▶ _WHAT TO DO_:
Take all the material and copy it exactly.

▶ _THE RECORDS_:
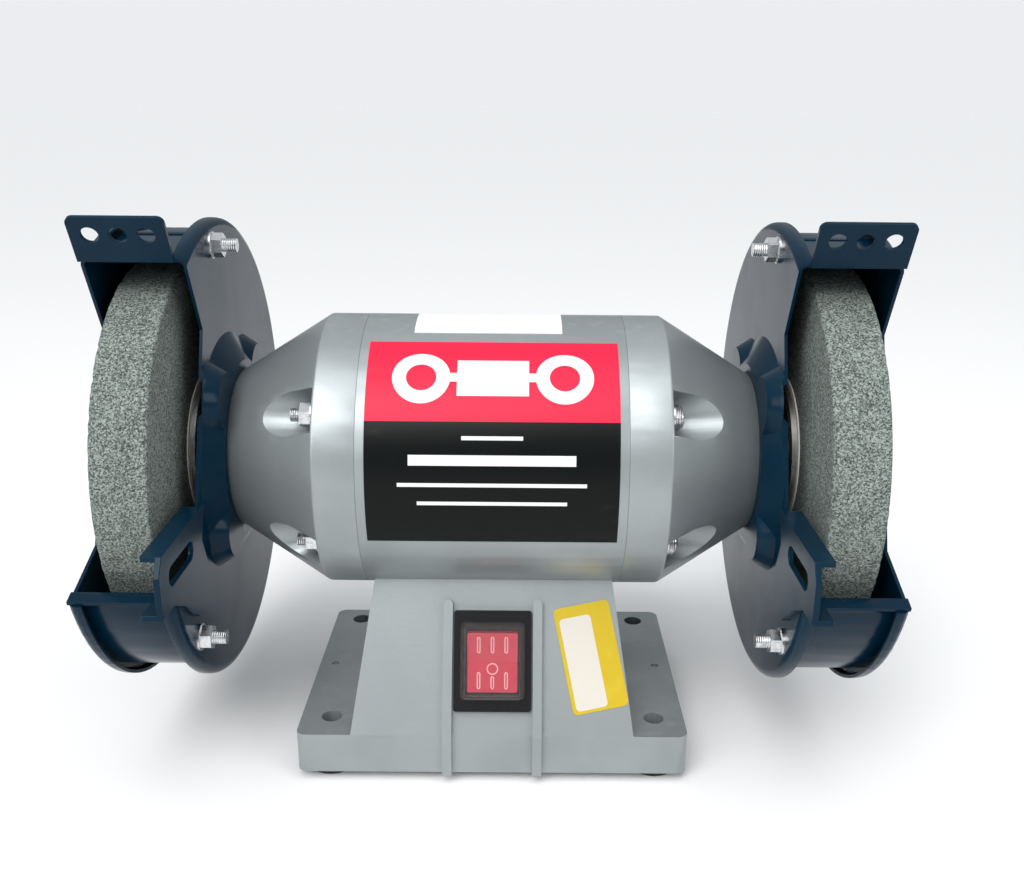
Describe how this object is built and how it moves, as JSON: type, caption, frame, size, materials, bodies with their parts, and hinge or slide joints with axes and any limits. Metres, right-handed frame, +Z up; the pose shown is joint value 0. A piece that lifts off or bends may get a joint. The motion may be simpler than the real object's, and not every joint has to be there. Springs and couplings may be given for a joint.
{
  "type": "bench grinder",
  "caption": "Bench grinder with a cast pedestal, a rocker switch and a guarded grinding wheel at each end of a through-shaft motor.",
  "frame": {"origin": "centre of the four bench bolt holes, on the bench", "axes": "+X along the shaft to the right wheel, -Y to the front where the work is held, +Z up"},
  "size_m": [0.3156, 0.1935, 0.2162],
  "materials": {
    "paint": "satin",
    "shell_paint": "satin",
    "guard_paint": "gloss",
    "zinc": "satin",
    "bearing_steel": "polished",
    "turned_steel": "satin",
    "electrical_steel": "matte",
    "copper": "satin",
    "cage_aluminium": "satin",
    "rubber": "matte",
    "capacitor_case": "satin",
    "terminal_plastic": "matte",
    "terminal_brass": "satin",
    "switch_black": "satin",
    "boot_clear": "gloss",
    "rocker_red": "gloss",
    "label_print": "gloss",
    "tag_paper": "matte",
    "sticker_paper": "satin",
    "blotter_paper": "matte",
    "abrasive": "matte"
  },
  "bodies": {
    "housing": {"base_casting": "paint", "base_plate": "zinc", "base_plate_screws": "zinc", "rubber_feet": "rubber", "pedestal_screws": "zinc", "cable_gland": "rubber", "stator_shell": "shell_paint", "end_bell_left": "paint", "end_bell_right": "paint", "tie_bolts": "zinc", "tie_bolt_nuts": "zinc", "tie_bolt_washers": "zinc", "stator_core": "electrical_steel", "stator_winding": "copper", "bearing_outer_left": "bearing_steel", "bearing_outer_right": "bearing_steel", "wave_washer": "bearing_steel", "capacitor": "capacitor_case", "capacitor_clip": "zinc", "terminal_block": "terminal_plastic", "terminal_screws": "terminal_brass", "switch_body": "switch_black", "switch_boot": "boot_clear", "front_label": "label_print", "price_tag": "tag_paper", "shop_sticker": "sticker_paper", "guard_plate_left": "guard_paint", "guard_plate_right": "guard_paint", "guard_band_left": "guard_paint", "guard_band_right": "guard_paint", "guard_cover_left": "guard_paint", "guard_cover_right": "guard_paint", "rest_bracket_left": "guard_paint", "rest_bracket_right": "guard_paint", "plate_screws": "zinc", "cover_screws": "zinc", "cover_nuts": "zinc", "cover_washers": "zinc"},
    "rotor": {"shaft": "turned_steel", "rotor_core": "electrical_steel", "rotor_cage": "cage_aluminium", "bearing_inner_left": "bearing_steel", "bearing_inner_right": "bearing_steel", "bearing_balls_left": "bearing_steel", "bearing_balls_right": "bearing_steel", "inner_flange_left": "turned_steel", "inner_flange_right": "turned_steel", "outer_flange_left": "turned_steel", "outer_flange_right": "turned_steel", "wheel_blotters": "blotter_paper", "grinding_wheel_left": "abrasive", "grinding_wheel_right": "abrasive", "shaft_nut_left": "zinc", "shaft_nut_right": "zinc"},
    "rocker": {"switch_rocker": "rocker_red"}
  },
  "joints": [
    {"name": "shaft_spin", "type": "hinge", "parent": "housing", "child": "rotor", "pos_m": [0, -0.002, 0.12], "axis": [1, 0, 0], "continuous": true},
    {"name": "switch_rock", "type": "hinge", "parent": "housing", "child": "rocker", "pos_m": [0, -0.0445, 0.0467], "axis": [-1, 0, 0], "range_deg": [0, 16]}
  ]
}
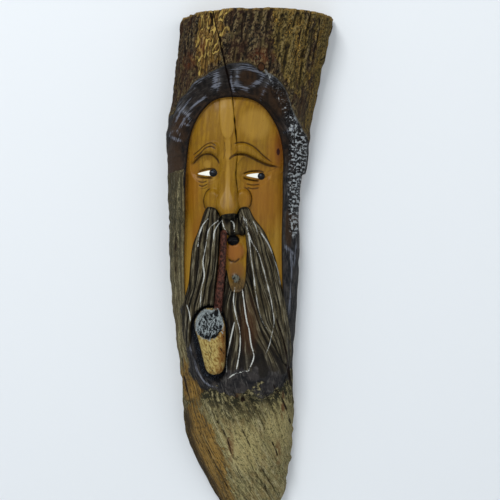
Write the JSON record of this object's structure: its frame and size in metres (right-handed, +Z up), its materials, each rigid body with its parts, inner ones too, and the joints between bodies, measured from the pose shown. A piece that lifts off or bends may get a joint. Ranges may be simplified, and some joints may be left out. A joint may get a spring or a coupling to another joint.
{
  "type": "tree face sculpture",
  "caption": "Wall carving in a split log: a bearded face with a pipe under a carved hood, bark above, a flat sawn back and a broken, tapering lower end.",
  "frame": {"origin": "on the flat sawn back, 95 mm under the sawn top, where the carving hangs", "axes": "+Z up along the log to its sawn top; +Y out of the flat back, into the wall; the carved front faces -Y"},
  "size_m": [0.1499, 0.0629, 0.45],
  "materials": {
    "carved_wood": "weathered wood, stained dark round a varnished ochre face"
  },
  "bodies": {
    "root": {"carved_log": "carved_wood"}
  },
  "joints": []
}
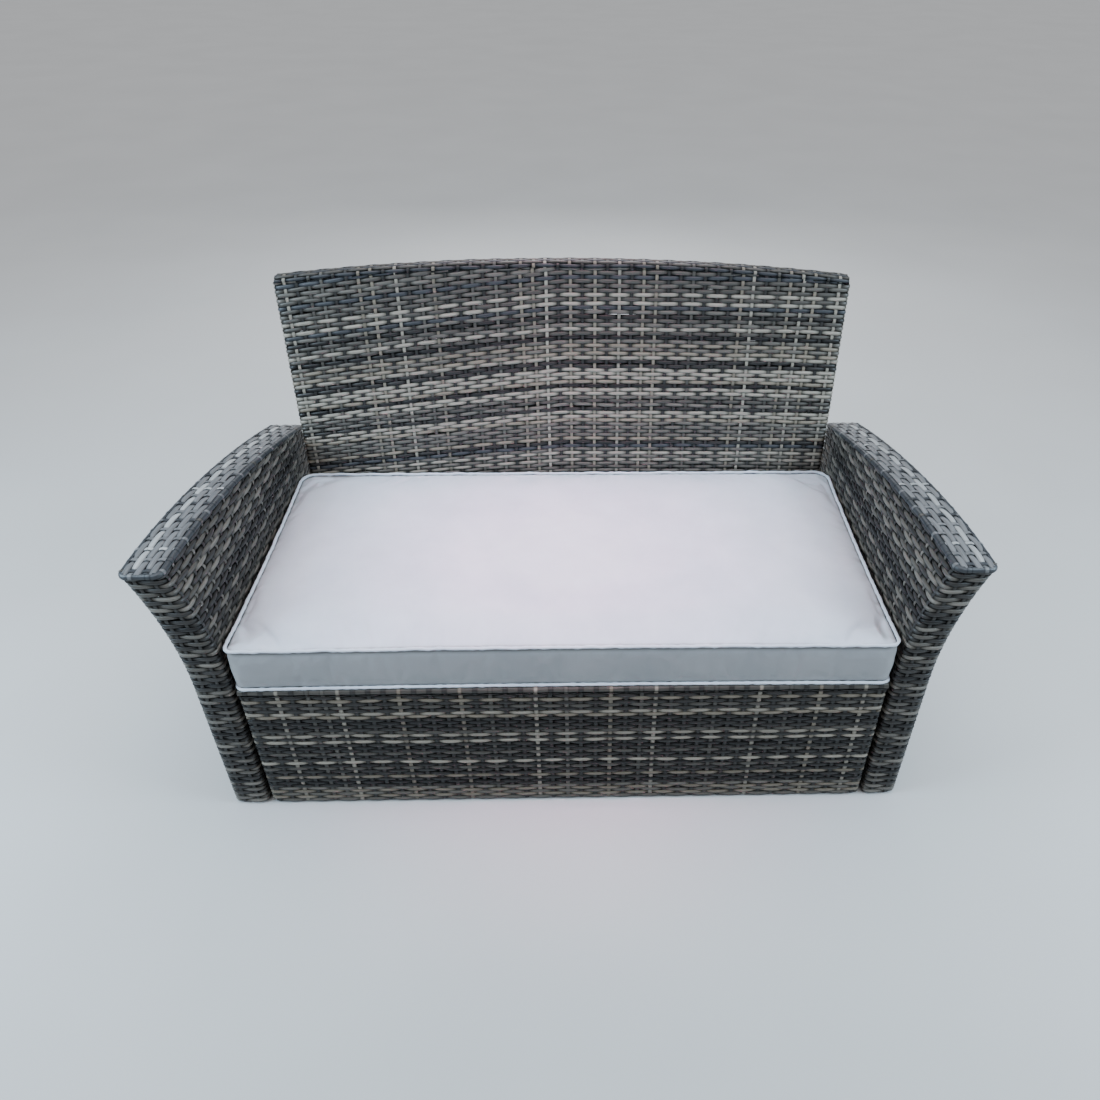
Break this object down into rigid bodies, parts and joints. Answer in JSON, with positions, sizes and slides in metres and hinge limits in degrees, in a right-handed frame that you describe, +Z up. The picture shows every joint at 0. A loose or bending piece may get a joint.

▶ _FINAL RESULT_:
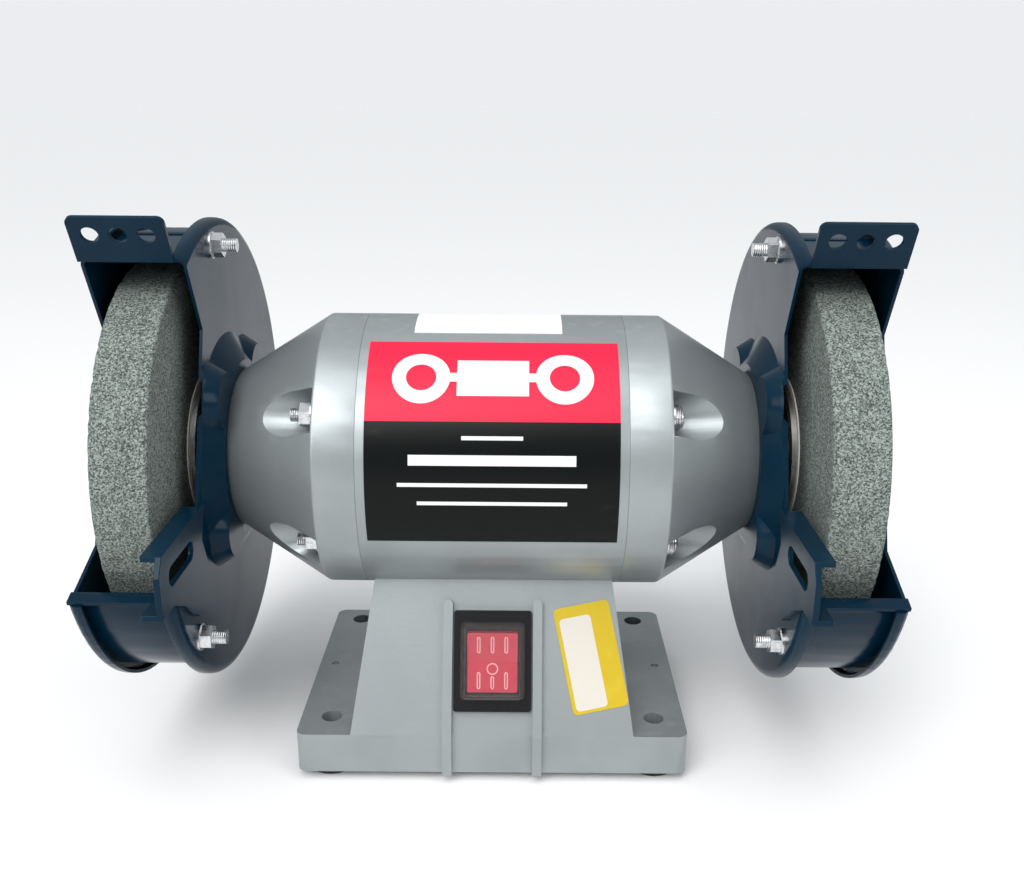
Describe how this object is built and how it moves, as JSON: type, caption, frame, size, materials, bodies with their parts, and hinge or slide joints with axes and any limits. Metres, right-handed frame, +Z up; the pose shown is joint value 0. A piece that lifts off or bends may get a joint. The motion may be simpler than the real object's, and not every joint has to be there. Springs and couplings may be given for a joint.
{
  "type": "bench grinder",
  "caption": "Bench grinder with a cast pedestal, a rocker switch and a guarded grinding wheel at each end of a through-shaft motor.",
  "frame": {"origin": "centre of the four bench bolt holes, on the bench", "axes": "+X along the shaft to the right wheel, -Y to the front where the work is held, +Z up"},
  "size_m": [0.3156, 0.1935, 0.2162],
  "materials": {
    "paint": "satin",
    "shell_paint": "satin",
    "guard_paint": "gloss",
    "zinc": "satin",
    "bearing_steel": "polished",
    "turned_steel": "satin",
    "electrical_steel": "matte",
    "copper": "satin",
    "cage_aluminium": "satin",
    "rubber": "matte",
    "capacitor_case": "satin",
    "terminal_plastic": "matte",
    "terminal_brass": "satin",
    "switch_black": "satin",
    "boot_clear": "gloss",
    "rocker_red": "gloss",
    "label_print": "gloss",
    "tag_paper": "matte",
    "sticker_paper": "satin",
    "blotter_paper": "matte",
    "abrasive": "matte"
  },
  "bodies": {
    "housing": {"base_casting": "paint", "base_plate": "zinc", "base_plate_screws": "zinc", "rubber_feet": "rubber", "pedestal_screws": "zinc", "cable_gland": "rubber", "stator_shell": "shell_paint", "end_bell_left": "paint", "end_bell_right": "paint", "tie_bolts": "zinc", "tie_bolt_nuts": "zinc", "tie_bolt_washers": "zinc", "stator_core": "electrical_steel", "stator_winding": "copper", "bearing_outer_left": "bearing_steel", "bearing_outer_right": "bearing_steel", "wave_washer": "bearing_steel", "capacitor": "capacitor_case", "capacitor_clip": "zinc", "terminal_block": "terminal_plastic", "terminal_screws": "terminal_brass", "switch_body": "switch_black", "switch_boot": "boot_clear", "front_label": "label_print", "price_tag": "tag_paper", "shop_sticker": "sticker_paper", "guard_plate_left": "guard_paint", "guard_plate_right": "guard_paint", "guard_band_left": "guard_paint", "guard_band_right": "guard_paint", "guard_cover_left": "guard_paint", "guard_cover_right": "guard_paint", "rest_bracket_left": "guard_paint", "rest_bracket_right": "guard_paint", "plate_screws": "zinc", "cover_screws": "zinc", "cover_nuts": "zinc", "cover_washers": "zinc"},
    "rotor": {"shaft": "turned_steel", "rotor_core": "electrical_steel", "rotor_cage": "cage_aluminium", "bearing_inner_left": "bearing_steel", "bearing_inner_right": "bearing_steel", "bearing_balls_left": "bearing_steel", "bearing_balls_right": "bearing_steel", "inner_flange_left": "turned_steel", "inner_flange_right": "turned_steel", "outer_flange_left": "turned_steel", "outer_flange_right": "turned_steel", "wheel_blotters": "blotter_paper", "grinding_wheel_left": "abrasive", "grinding_wheel_right": "abrasive", "shaft_nut_left": "zinc", "shaft_nut_right": "zinc"},
    "rocker": {"switch_rocker": "rocker_red"}
  },
  "joints": [
    {"name": "shaft_spin", "type": "hinge", "parent": "housing", "child": "rotor", "pos_m": [0, -0.002, 0.12], "axis": [1, 0, 0], "continuous": true},
    {"name": "switch_rock", "type": "hinge", "parent": "housing", "child": "rocker", "pos_m": [0, -0.0445, 0.0467], "axis": [-1, 0, 0], "range_deg": [0, 16]}
  ]
}
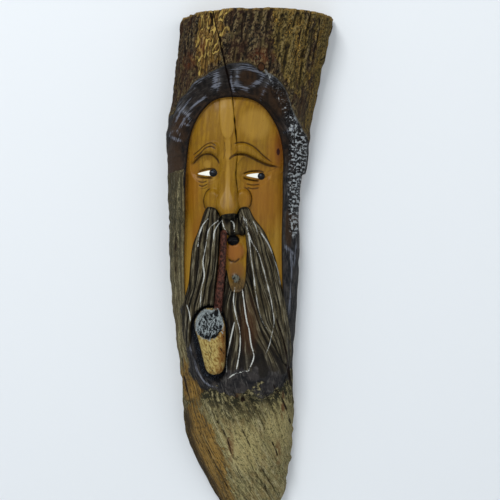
Write the JSON record of this object's structure: its frame and size in metres (right-handed, +Z up), its materials, each rigid body with its parts, inner ones too, and the joints between bodies, measured from the pose shown. A piece that lifts off or bends may get a joint. Ranges may be simplified, and some joints may be left out. A joint may get a spring or a coupling to another joint.
{
  "type": "tree face sculpture",
  "caption": "Wall carving in a split log: a bearded face with a pipe under a carved hood, bark above, a flat sawn back and a broken, tapering lower end.",
  "frame": {"origin": "on the flat sawn back, 95 mm under the sawn top, where the carving hangs", "axes": "+Z up along the log to its sawn top; +Y out of the flat back, into the wall; the carved front faces -Y"},
  "size_m": [0.1499, 0.0629, 0.45],
  "materials": {
    "carved_wood": "weathered wood, stained dark round a varnished ochre face"
  },
  "bodies": {
    "root": {"carved_log": "carved_wood"}
  },
  "joints": []
}
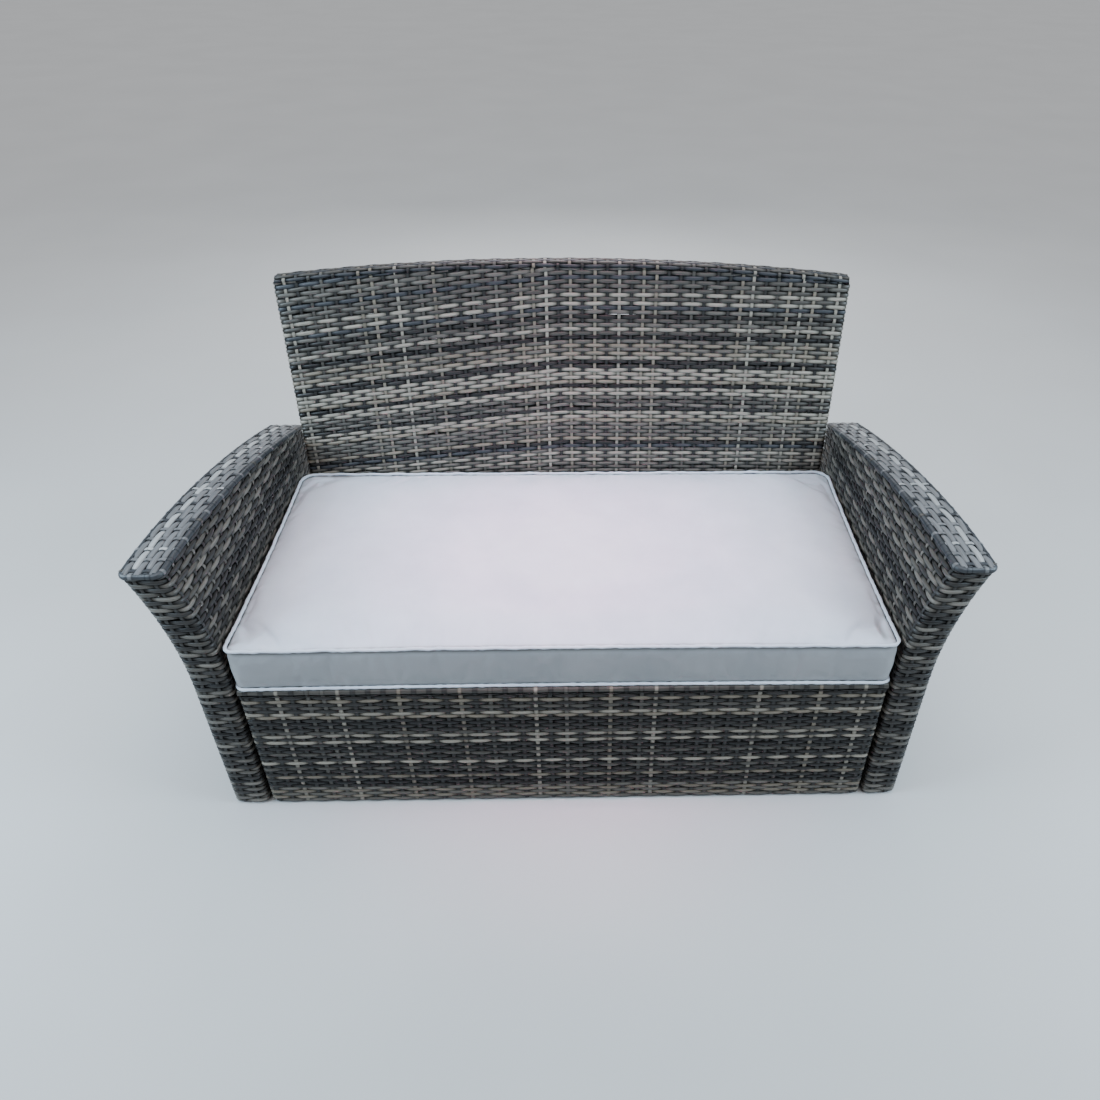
Break this object down into rigid bodies, parts and joints. Answer in JSON, with positions, sizes and slides in metres and hinge limits in degrees, in a right-handed frame that you describe, +Z up. The picture shows every joint at 0. A loose or bending piece may get a joint.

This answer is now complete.